Thereafter, the fourth power of the antecedent constitution, the poder moderator, was co-opted by the military in one of three manners: as a true moderating force among the divergent republicans, as an intervening force over the central administration or as military hegemony absorbing administrative, legislative and judicial powers.

For the senior military, the national economy was still seen as a derivative of agriculture: coffee, cattle and rubber. The creation of the New Republic did not displace the fazenda as the pivotal economic institution. The early decades of twentieth century Brazil revealed a political order of café com leite, where the presidency of the nation rotated between the coffee-based oligopoly of São Paulo and the cattle-based oligopoly of Minas Gerais (Correia de Andrade 1982, 140-1). Coffee was the dominant but unstable export. Rubber production increased, first, because of the invention of the automobile, then, as consequence of the mechanization of warfare in World War I. The Great War exposed the Brazilian economy to the power of industrialization and, conversely, to the vulnerability of non-industrialization. Although in the trappings of republicanism, the rural oligopolies clung to their traditional policy of agricultural export. Their underlying conservatism cost them their claim to a New Brazil; they were passing into history as part of the Old Republic. The claim to newness was slowly but painfully seized by the junior military, urban mercantilists and the small but growing urban working class.

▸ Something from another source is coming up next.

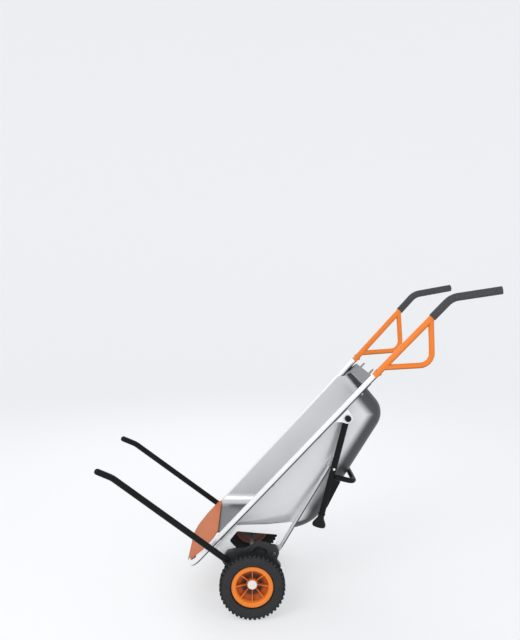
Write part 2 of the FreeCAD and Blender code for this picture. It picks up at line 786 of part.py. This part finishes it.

These groups saw the republic as the instrument of order, industrialization as the instrument of progress. The mentality of a younger generation struggled for recognition.


Whatever the hopes for the settlement of World War I, the decades which followed were marked by both global political turmoil and global economic depression (Ianni 1971, 43). Brazil was witness to, and later setting for, the emergent ideological struggles between communism and fascism. Communism was seen as the more serious threat as it attacked the four pillars of Brazilian society. The first was private property, whether as rural fazenda, or as modern industrial enterprise. The second was faith. While a Roman Catholic nation, it had a long tradition of religious tolerance, but that tolerance did not extend to atheism. Third was family. Collectivization was abhorrent to a kinship-based culture. Fourth, and finally, communism was seen as an international conspiracy, undermining national sovereignty. The fascists seized upon the emotive power of these same concepts. Brazilian adherents of fascism adopted the motto, “God, Country, and Family”, to impel authoritarian governance (Burns 1980, 406). While many Brazilians favored the preservation of regimented order, as opposed to revolution and chaos, they saw fascism as reactionary. Brazil had to find a way to preserve political order but still secure economic progress.

The Great Depression required that Brazil find its way. Although the collapse of the world economy aggravated internal political divisions, Brazil was made more aware of the vulnerability of its economy in an international context. A national economy based upon the export of natural products was no longer viable. The junior military, the urban middle class and the growing urban working class gained a partial victory. The nation would industrialize, but that industrialization came with increasingly centralized governmental control.